| WHAT IS REQUIRED |
Quote the lines that run from the line containing "for piece, parent, material" down to the line containing "imported = [obj". Include both of those lines, reproduce each exactly, and omit everything else.

| DATA PROVIDED |
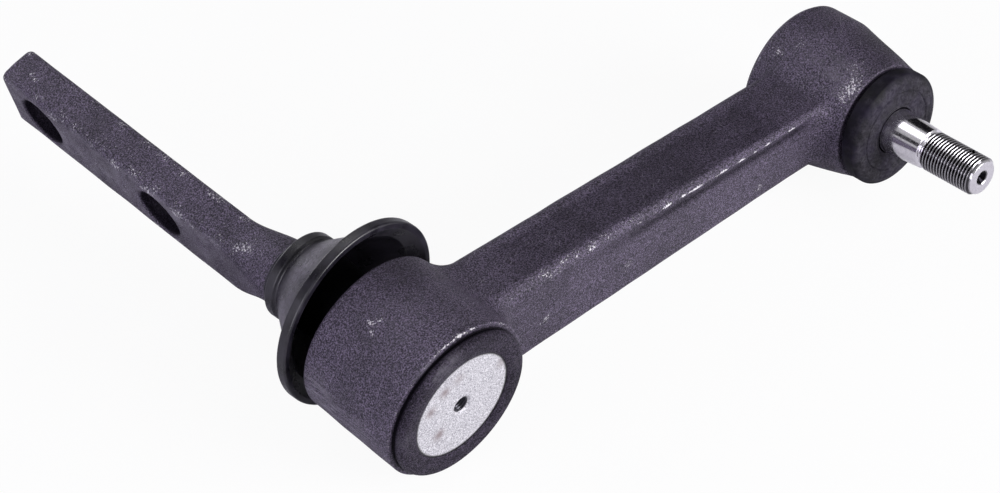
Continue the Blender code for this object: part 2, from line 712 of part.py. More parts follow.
def pivot_boot():
    """The flared boot: a collar on the post, a groove, a cone, and a thick lip with an inner bead."""
    grip = POST_RADIUS + RUN_GAP + 1.2 * BOOT_COLLAR_LENGTH * math.tan(BOOT_SKEW)
    cone_start = -BOOT_COLLAR_LENGTH - BOOT_GROOVE_DEPTH
    lip_back = BOOT_LIP_THICKNESS - BOOT_LENGTH
    neck = BOOT_COLLAR_RADIUS - BOOT_GROOVE_DEPTH
    corners = [
        (BOOT_COLLAR_RADIUS, 0.0, 0.0008),
        (BOOT_COLLAR_RADIUS, -BOOT_COLLAR_LENGTH, 0.0006),
        (neck, cone_start, 0),
        (BOOT_COLLAR_RADIUS + 0.0006, 1.6 * cone_start, 0.0030),
        (BOOT_CONE_RADIUS, lip_back + 0.0006, 0),
        (BOOT_LIP_RADIUS, lip_back, 0.0008),
        (BOOT_LIP_RADIUS, -BOOT_LENGTH, 0.0008),
        (BOOT_LIP_RADIUS - BOOT_WALL, -BOOT_LENGTH, 0.0006),
        (BOOT_CONE_RADIUS - BOOT_WALL / 2, lip_back, 0),
        (grip + BOOT_WALL / 2, 1.8 * cone_start, 0.0030),
        (grip, 1.2 * cone_start, 0),
        (grip, 0.0, 0),
    ]
    return turned("pivot_boot", corners, closed=True, steps=FINE_TURN, count=2)


def stud_radius(depth):
    """Radius of the stud's taper at a distance from the ball's centre."""
    share = (depth - TAPER_START) / (THREAD_START - TAPER_START)
    return STUD_COLLAR_RADIUS + share * (TAPER_END_RADIUS - STUD_COLLAR_RADIUS)


def ball_stud(parts, cutters, socket, material):
    """Ball, neck, taper, thread relief, thread blank and drilled end, turned in one, with a cotter hole."""
    corners = []
    neck_angle = math.asin(STUD_NECK_RADIUS / BALL_RADIUS)
    ball_steps = 12
    flat_angle = math.radians(14)
    corners.append((0.0, BALL_RADIUS * math.cos(flat_angle), 0))
    for step in range(ball_steps + 1):
        angle = flat_angle + (math.pi - neck_angle - flat_angle) * step / ball_steps
        corners.append((BALL_RADIUS * math.sin(angle), BALL_RADIUS * math.cos(angle), 0))
    relief = THREAD_START - 0.0016
    corners += [
        (STUD_NECK_RADIUS, -STUD_COLLAR_START + 0.002, 0),
        (STUD_COLLAR_RADIUS, -STUD_COLLAR_START, 0),
        (STUD_COLLAR_RADIUS, -TAPER_START, 0),
        (stud_radius(relief), -relief, 0),
        (THREAD_ROOT_RADIUS, -relief - 0.0006, 0),
        (THREAD_ROOT_RADIUS, -THREAD_START, 0),
        (THREAD_RADIUS, -THREAD_START - 0.0008, 0),
        (THREAD_RADIUS, -STUD_END + STUD_END_CHAMFER, 0),
        (THREAD_RADIUS - STUD_END_CHAMFER, -STUD_END, 0),
        (CENTRE_DRILL_RADIUS, -STUD_END, 0),
        (0.0, -STUD_END + CENTRE_DRILL_DEPTH, 0),
    ]
    made = place(turned("ball_stud", corners, steps=PLAIN_TURN), parts, socket, material)
    bpy.ops.mesh.primitive_cylinder_add(vertices=16, radius=COTTER_HOLE_RADIUS, depth=4 * THREAD_RADIUS)
    drill = bpy.context.active_object
    drill.name = "cotter_hole"
    for holder in list(drill.users_collection):
        holder.objects.unlink(drill)
    as_cutter(place(drill, cutters, socket))
    drill.matrix_local = Matrix.Translation((0.0, 0.0, COTTER_HOLE_MARGIN - STUD_END)) @ Matrix.Rotation(
        math.radians(90), 4, "Y"
    )
    boolean(made, drill, "DIFFERENCE")
    return made


def seat_arc(start, end, radius, steps):
    """Profile points on the ball's seat between two distances along the socket's axis."""
    points = []
    for step in range(steps + 1):
        along = start + (end - start) * step / steps
        points.append((math.sqrt(radius * radius - along * along), along, 0))
    return points


def ball_seat_front():
    """The seat ring between the ball and the socket's throat."""
    outer = SOCKET_BORE_RADIUS - SEAT_GAP
    start = SEAT_BORE_START + SEAT_GAP
    corners = [(outer, -SEAT_SPLIT, 0), (outer, start, 0)]
    corners += seat_arc(start, -SEAT_SPLIT, BALL_RADIUS + RUN_GAP, 6)
    return turned("ball_seat_front", corners, closed=True)


def ball_seat_rear():
    """The cup that presses on the back of the ball, with a grease hole through it."""
    outer = SOCKET_BORE_RADIUS - RUN_GAP
    deepest = math.sqrt((BALL_RADIUS + RUN_GAP) ** 2 - REAR_SEAT_HOLE**2)
    corners = [
        (REAR_SEAT_HOLE, REAR_SEAT_END, 0),
        (outer - 0.001, REAR_SEAT_END, 0),
        (outer, REAR_SEAT_END - 0.001, 0),
        (outer, SEAT_SPLIT, 0),
    ]
    corners += seat_arc(SEAT_SPLIT, deepest, BALL_RADIUS + RUN_GAP, 7)
    return turned("ball_seat_rear", corners, closed=True)


def socket_spring():
    """The spring washer between the rear seat and the socket's cover."""
    outer = SOCKET_BORE_RADIUS - RUN_GAP
    start = SOCKET_SPRING_START
    corners = [
        (outer, start + SOCKET_SPRING_DISH + SOCKET_SPRING_THICKNESS, 0),
        (outer, start + SOCKET_SPRING_DISH, 0),
        (SOCKET_SPRING_BORE, start, 0),
        (SOCKET_SPRING_BORE, start + SOCKET_SPRING_THICKNESS, 0),
    ]
    return turned("socket_spring", corners, closed=True)


def socket_cover():
    """The plate that closes the back of the socket, with its threaded grease hole."""
    hole = GREASE_HOLE_RADIUS
    corners = [
        (hole + GREASE_HOLE_CHAMFER, SOCKET_COVER_END, 0),
        (SOCKET_COVER_RADIUS, SOCKET_COVER_END, 0),
        (SOCKET_COVER_RADIUS, SOCKET_COVER_START, 0),
        (hole, SOCKET_COVER_START, 0),
        (hole, SOCKET_COVER_END - GREASE_HOLE_CHAMFER, 0),
    ]
    return turned("socket_cover", corners, closed=True)


def stud_seal():
    """The dust seal: a grooved flange on the housing, a chamfer, and a front that closes on the stud."""
    back = -SOCKET_FRONT - RUN_GAP
    front = back - SEAL_THICKNESS
    hold = STUD_COLLAR_RADIUS + 2 * RUN_GAP
    groove = SEAL_RADIUS - SEAL_GROOVE_DEPTH
    chamfer = SEAL_RADIUS - SEAL_FRONT_RADIUS
    corners = [
        (groove, back, 0),
        (groove, back - SEAL_GROOVE_WIDTH, 0),
        (SEAL_RADIUS, back - SEAL_GROOVE_WIDTH, 0.0005),
        (SEAL_RADIUS, front + chamfer / 2, 0.0008),
        (SEAL_FRONT_RADIUS, front, 0.0006),
        (hold, front, 0.0005),
        (hold, front + SEAL_WALL, 0),
        (SOCKET_MOUTH_RADIUS + 0.001, back - SEAL_WALL / 2, 0),
        (SOCKET_MOUTH_RADIUS + 0.001, back, 0),
    ]
    return turned("stud_seal", corners, closed=True, steps=FINE_TURN, count=2)


def points_of(thing):
    """World positions of an object's finished vertices."""
    graph = bpy.context.evaluated_depsgraph_get()
    finished = thing.evaluated_get(graph)
    mesh = finished.to_mesh()
    flat = np.empty(len(mesh.vertices) * 3, np.float32)
    mesh.vertices.foreach_get("co", flat)
    finished.to_mesh_clear()
    matrix = np.array(thing.matrix_world, np.float64)
    return flat.reshape(-1, 3) @ matrix[:3, :3].T + matrix[:3, 3]


def resting_normal(arm_points, boot_points):
    """The floor's normal when the part lies on the barrel's cover end, the boot's lip and the socket.

    The floor is the plane through the lowest point of each of the three, found again until it stays.
    """
    at_barrel = arm_points[arm_points[:, 0] < ARM_LENGTH / 2]
    at_socket = arm_points[arm_points[:, 0] >= ARM_LENGTH / 2]
    normal = np.array((0.0, 0.0, 1.0))
    for _ in range(20):
        low = [group[np.argmin(group @ normal)] for group in (at_barrel, boot_points, at_socket)]
        normal = np.cross(low[1] - low[0], low[2] - low[0])
        normal *= math.copysign(1.0, normal[2]) / np.linalg.norm(normal)
    return Vector(normal)


def lay_down(root, parts):
    """Turn the assembly so that it rests, and put the middle of its base at the origin."""
    bpy.context.view_layer.update()
    normal = resting_normal(points_of(parts["arm_forging"]), points_of(parts["pivot_boot"]))
    turn = normal.rotation_difference(Vector((0.0, 0.0, 1.0))).to_matrix().to_4x4()
    root.matrix_world = turn
    bpy.context.view_layer.update()
    every = np.vstack([points_of(piece) for piece in parts.values()])
    low, high = every.min(axis=0), every.max(axis=0)
    base = Vector(((low[0] + high[0]) / 2, (low[1] + high[1]) / 2, low[2]))
    root.matrix_world = Matrix.Translation(-base) @ turn
    bpy.context.view_layer.update()


def main():
    clear_scene()
    collection = new_collection("idler_arm")
    cutters = new_collection("cutters")
    forged = new_material("forged_steel", (0.050, 0.044, 0.062), 0.55, 0.6)
    machined = new_material("bright_steel", (0.62, 0.61, 0.63), 0.25, 1.0)
    plated = new_material("plated_cover", (0.74, 0.74, 0.77), 0.42, 0.7)
    rubber = new_material("black_rubber", (0.020, 0.018, 0.022), 0.55, 0.0)
    bearing = new_material("bearing_metal", (0.30, 0.26, 0.20), 0.45, 1.0)
    spring = new_material("spring_steel", (0.24, 0.24, 0.26), 0.35, 1.0)

    root = new_empty("resting_assembly", collection)
    along_y = Matrix.Rotation(math.radians(-90), 4, "X")
    pivot = new_empty("pivot_axis", collection, root, along_y)
    ball_centre = Matrix.Translation((ARM_LENGTH, BALL_CENTRE_DEPTH, 0.0))
    lean = Euler((math.radians(-SOCKET_LEAN_DOWN_DEG), 0.0, math.radians(-SOCKET_LEAN_SIDE_DEG))).to_matrix()
    socket = new_empty("socket_axis", collection, root, ball_centre @ lean.to_4x4() @ along_y)
    skew = Euler((math.radians(-BOOT_SKEW_DOWN_DEG), 0.0, math.radians(BOOT_SKEW_SIDE_DEG))).to_matrix()
    boot_place = Matrix.Translation((0.0, BOOT_BACK, 0.0)) @ skew.to_4x4() @ along_y
    boot_axis = new_empty("boot_axis", collection, root, boot_place)

    parts = {
        "arm_forging": arm_forging(collection, cutters, root, pivot, socket, forged),
        "idler_bracket": idler_bracket(collection, cutters, root, pivot, forged),
        "ball_stud": ball_stud(collection, cutters, socket, machined),
    }
    turned_pieces = (
        (pivot_cover(), pivot, plated),
        (pivot_spring(), pivot, spring),
        (pivot_thrust_plate(), pivot, bearing),
        (pivot_front_bearing(), pivot, bearing),
        (pivot_rear_bushing(), pivot, bearing),
        (pivot_grease_seal(), pivot, rubber),
        (pivot_boot(), boot_axis, rubber),
        (ball_seat_front(), socket, bearing),
        (ball_seat_rear(), socket, bearing),
        (socket_spring(), socket, spring),
        (socket_cover(), socket, plated),
        (stud_seal(), socket, rubber),
    )
    for piece, parent, material in turned_pieces:
        parts[piece.name] = place(piece, collection, parent, material)
    for piece in parts.values():
        smooth(piece)
    lay_down(root, parts)


main()
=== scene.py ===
"""Visual model of a steering idler arm that lies on a pale floor.

The arm is one forging with a pivot barrel and a ball socket. A booted bracket turns in the barrel, and a
ball stud in the socket. Sizes are in millimetres in the assembly frame and are placed in metres. The assembly
frame has the pivot's axis along Y, from the cover at 0 to the bracket's bar, and the arm along X from the
pivot to the ball.
"""

from __future__ import annotations

import json
import logging
import math
from dataclasses import dataclass, field
from enum import Enum
from typing import NamedTuple

import bmesh
import bpy
import numpy as np
from mathutils import Matrix

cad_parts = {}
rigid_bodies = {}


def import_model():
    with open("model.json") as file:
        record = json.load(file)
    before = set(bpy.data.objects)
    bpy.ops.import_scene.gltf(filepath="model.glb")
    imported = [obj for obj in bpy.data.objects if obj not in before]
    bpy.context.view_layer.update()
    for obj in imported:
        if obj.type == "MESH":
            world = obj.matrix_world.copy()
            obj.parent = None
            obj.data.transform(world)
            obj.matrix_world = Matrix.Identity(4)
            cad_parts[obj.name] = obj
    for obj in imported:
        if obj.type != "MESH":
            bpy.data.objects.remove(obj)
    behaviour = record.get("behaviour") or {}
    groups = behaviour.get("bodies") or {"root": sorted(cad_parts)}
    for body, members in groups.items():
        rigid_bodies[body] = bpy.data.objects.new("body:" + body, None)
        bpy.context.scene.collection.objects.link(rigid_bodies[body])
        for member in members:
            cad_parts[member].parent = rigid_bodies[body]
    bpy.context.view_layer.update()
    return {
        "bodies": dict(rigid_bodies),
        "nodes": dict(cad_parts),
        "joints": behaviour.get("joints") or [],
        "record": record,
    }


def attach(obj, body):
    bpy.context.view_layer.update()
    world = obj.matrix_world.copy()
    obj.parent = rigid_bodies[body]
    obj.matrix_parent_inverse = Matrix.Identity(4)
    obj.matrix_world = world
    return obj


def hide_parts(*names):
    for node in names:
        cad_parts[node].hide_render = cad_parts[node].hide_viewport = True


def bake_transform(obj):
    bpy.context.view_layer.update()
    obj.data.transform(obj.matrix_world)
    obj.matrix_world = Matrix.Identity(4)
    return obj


log = logging.getLogger("idler_arm")

Array = np.ndarray
Marks = dict[str, np.ndarray]
Material = bpy.types.Material
Node = bpy.types.Node
Piece = bpy.types.Object
Point = tuple[float, float, float]
Socket = bpy.types.NodeSocket
Span = tuple[float, float]
Tree = bpy.types.NodeTree

MILLIMETRE = 0.001  # in metres
MERGE_DISTANCE = 0.000002  # in metres: points of a surface that are closer become one
SHARP_ANGLE = math.radians(48)  # edges of a surface that turn by more stay sharp
SHARP_CUT_ANGLE = math.radians(42)  # the same, on a piece with holes cut
BORE_EDGE = 0.3  # how far a bore's painted shade reaches past its wall
NO_RADIUS = 1e-6  # keeps the axis's own points out of a division by their radius
PIVOT_JOINT_DEPTH = 30.0  # of the pivot's joint, from the cover end


class Body(Enum):
    """The moving bodies of the model."""

    ARM = "arm"
    BRACKET = "bracket"
    REAR_SEAT = "rear_seat"
    SEAL = "seal"
    STUD = "stud"


class Slot(Enum):
    """The record's material slots."""

    FORGED = "forged_steel"
    BRIGHT = "bright_steel"
    PLATED = "plated_cover"
    RUBBER = "black_rubber"


# Frames and surfaces


def unit(vector: Array) -> Array:
    """The vector at a length of one."""
    return vector / np.linalg.norm(vector)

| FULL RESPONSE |
    for piece, parent, material in turned_pieces:
        parts[piece.name] = place(piece, collection, parent, material)
    for piece in parts.values():
        smooth(piece)
    lay_down(root, parts)


main()
=== scene.py ===
"""Visual model of a steering idler arm that lies on a pale floor.

The arm is one forging with a pivot barrel and a ball socket. A booted bracket turns in the barrel, and a
ball stud in the socket. Sizes are in millimetres in the assembly frame and are placed in metres. The assembly
frame has the pivot's axis along Y, from the cover at 0 to the bracket's bar, and the arm along X from the
pivot to the ball.
"""

from __future__ import annotations

import json
import logging
import math
from dataclasses import dataclass, field
from enum import Enum
from typing import NamedTuple

import bmesh
import bpy
import numpy as np
from mathutils import Matrix

cad_parts = {}
rigid_bodies = {}


def import_model():
    with open("model.json") as file:
        record = json.load(file)
    before = set(bpy.data.objects)
    bpy.ops.import_scene.gltf(filepath="model.glb")
    imported = [obj for obj in bpy.data.objects if obj not in before]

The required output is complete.